Franks is working with Philip Barantini, who directed Adolescence, on a TV adaptation of the play for Netflix. Fleabag and Baby Reindeer also went from the Fringe to the TV screen via Soho Theatre.
"I can't talk much about it but those comparisons are flattering and I'm really excited about it," Franks adds.
'I've kicked down a door'
Franks also works as a freelance creative consultant for various theatres, trying to help shows draw in more diverse audiences by allocating tickets to community groups.
"Those kind of trips to the theatre and those kind of experiences are things that people miss out on if they can't afford them or if they feel like it's not for them and I think they're essential for mental wellbeing.
"Everyone deserves a nice night out, no matter what your background is," she says.
She says class will always be at the heart of her work and she wants to tell "exceptional stories with very normal characters from normal backgrounds".
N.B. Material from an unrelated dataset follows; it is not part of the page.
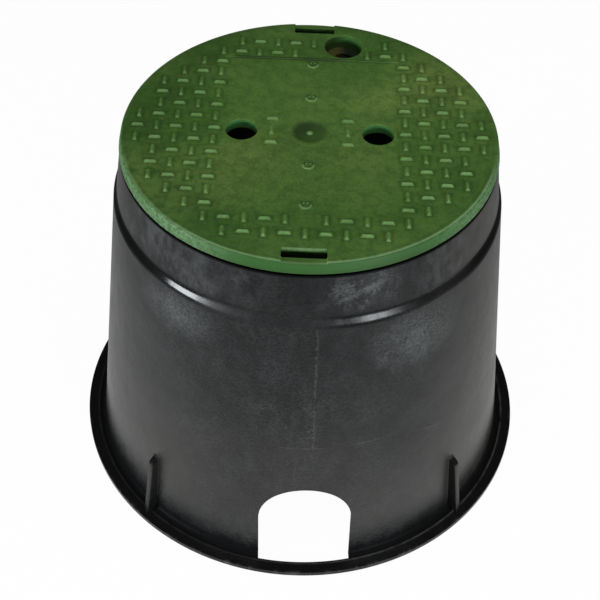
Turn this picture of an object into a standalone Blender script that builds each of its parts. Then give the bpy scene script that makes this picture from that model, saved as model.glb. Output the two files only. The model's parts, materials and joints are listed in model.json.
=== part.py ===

"Now that I've kicked down this door that felt so impenetrable for so many years, I want to bring other working class creatives along for the ride," she adds. "I'm just excited to let us all in and create our own ways of doing things."
Franks says she will never regret her time at Cambridge, despite the sneers and the cheeseboard faux pas.
She points to the "brilliant work" the university does to help people like her and says she owes much of her success to the outreach officer who helped her get in.
"I'm incredibly grateful but there is still more to do. I'm not angry at the individuals - everyone is a victim of their upbringing - but I'm angry at the system that perpetuates these divides.
"But I'm so proud that I went to Cambridge and I will never shy away from it."